Marquis Childs discusses the President's reorganization plan of the Defense Department, amid the political backdrop being led by Senator Taft, who wanted to be rid of the present members of the Joint Chiefs, especially chairman General Omar Bradley, whose policies had differed markedly from those of the Senator, especially his views on Asia and the Korean War, which mirrored the advice of General MacArthur to take the war directly to the Chinese Communists.

General Bradley, along with Army chief of staff General J. Lawton Collins and Air Force chief of staff General Hoyt Vandenberg, were scheduled to retire by August 1. That, however, was not fast enough for Senator Taft who wanted the President to name standby Chiefs who would sit in on meetings while preparing to take over formally. Mr. Childs indicates that such a move made sense, and General Bradley had recently advocated it during a radio interview with NBC's Richard Harkness.

Senator Taft ultimately wanted the new team to come up with a new assessment of the military potentialities in relation to national security, presumably to be more in line with the policies of the Senator.

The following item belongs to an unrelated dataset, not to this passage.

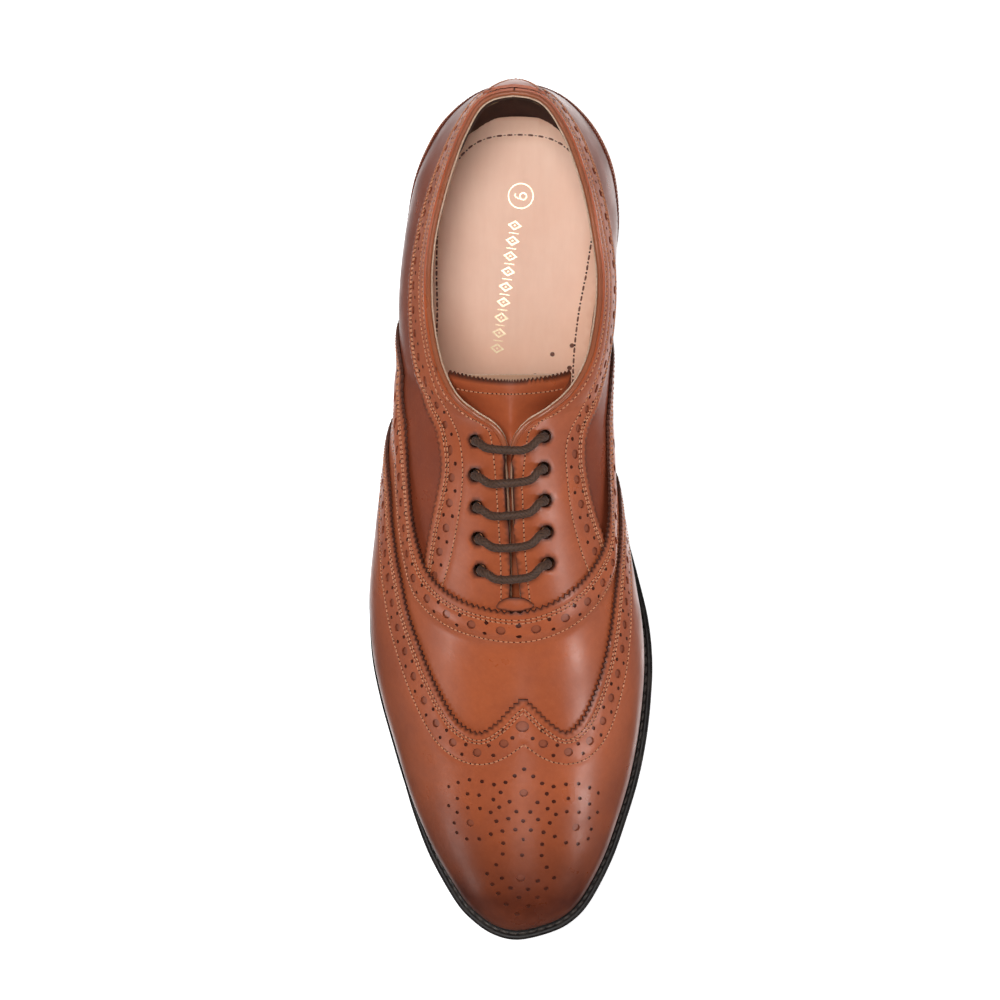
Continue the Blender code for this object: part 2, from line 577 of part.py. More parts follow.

Senator Taft was said to want a clean sweep of the Chiefs, including Admiral William Fechteler, the Naval chief of operations, who had two more years to serve. But to replace him would be interpreted as substituting Republican Chiefs for Democratic Chiefs, putting them in the middle of politics.

Senator Taft had attacked General Bradley on many counts, implying inconsistency in reminding him that when Louis Johnson had been Secretary of Defense, the General had approved a defense budget of 13 billion dollars. Mr. Childs notes, however, that the low budget was before the attack on Korea.

In an off-the-record talk with all of the principals present, the President had spoken in defense and praise of General Bradley and the other Chiefs. Mr. Childs remarks that the President must have been somewhat surprised to learn from a speech by Deputy Secretary of Defense, Roger Kyes, that the Defense Department, though the largest organization in the world, had only a "handful of men whose abilities, knowledge and experience" were up to the task of managing the defense operation.